Rahman, mengertikah kamu akan konsep diri? Seberapa jauh kamu kenal diri kamu sehingga kamu betul dekat. Seperti dekatnya nafasmu sendiri. Ayolah, jika kamu sudah mengenalnya, kenapa kamu seperti ini? Aku katakan ini, karena diri kamu labil. Banyak anasir-anasir instan yang tumbuh dalam otakmu. Coba petakan masa depanmu dan bagaimana meraihnya.

9/10/7

Akhirnya, aku mudik tahun ini. Merasakan suasana haru di kampung halaman bersama paman dan bibi. Karena orangtua dan keluarga ada di Jakarta. Rencananya aku mudik bersama temanku bernama Olis dengan naik kereta api pada Kamis besok. Aku tahu mudik pada H-2 mungkin beresiko dengan berhimpitan dan berdesakan. Tapi, aku lebih memilih pulang dengan jalan karena ongkos bis terlalu mahal. Tiketnya tak terbeli. Begitulah, aku bergarap ini semua tidak akan mengurangi suasana lebaran nanti.

Tadi siang ke Plaza Depok. Beli celana jeans pesanan Robi. Mintanya celana dengan model robek-robek. Susah sekali, sekali ada harganya mahal. Aku berpikir dua kali untuk membelinya. Tapi kemudian, aku belikan saja yang lebih murah. Sebab, aku kepikiran ketika pulang tanpa membawa apa-apa. Kemarin, sebenarnya aku telah beru jika celananya mungkin tak terbeli kali tapi lain waktu. Tapi rasa tidak enak terus menggelayuti pikiranku. Ya, lebaran itu merupakan kemenangan. Dan aku tidak ingin merusak suasana itu.

16/12/2007

Perhimpunan Jurnalis Indonesia atau PJI menjadi tempat baruku menatap masa depan selain di Majalah VISIKITA. Kesemuanya itu adalah untuk media refleksiku menghadapi dunia ini. Aku sadar ini terminal akhirku untuk menempa diri.

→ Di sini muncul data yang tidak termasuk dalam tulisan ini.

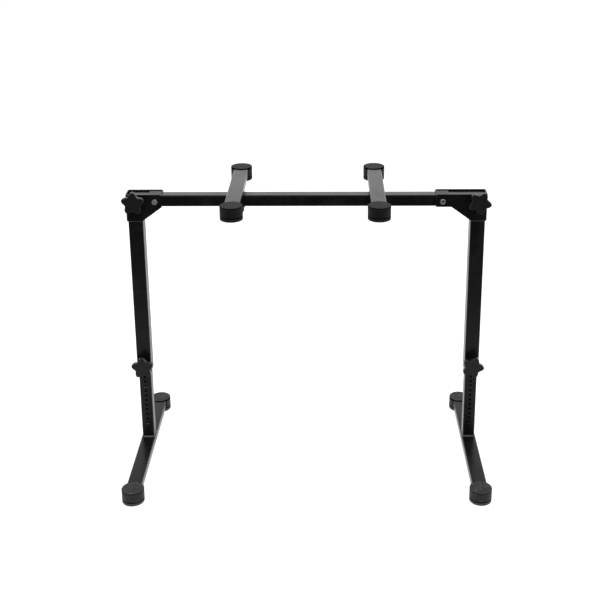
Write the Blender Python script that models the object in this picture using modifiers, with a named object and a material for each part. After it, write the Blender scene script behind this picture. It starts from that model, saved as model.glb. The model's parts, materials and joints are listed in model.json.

Bukan berarti ini akan menjadi tujuan akhir, tetapi aku harus berhenti dulu untuk berpindah-pindah tempat. Apapun yang terjadi, aku ingin tetap di PJI dan VISIKITA.

Kali ini hanya menggawangi portal PJI. Menjadi wartawan sekaligus mengupload data di PJINEWS.COM itu. Tak apalah aku hanya mengambil jaringan para jurnalisnya itu. Untuk media menulis aku akan tetap harus kembangkan sendiri.

Hari-hariku mungkin tidak akan ada di depan komputer ini. Aku akan lebih banyak di depan komputer PJI. Ya, karena aku tidak lagi di rumah ini.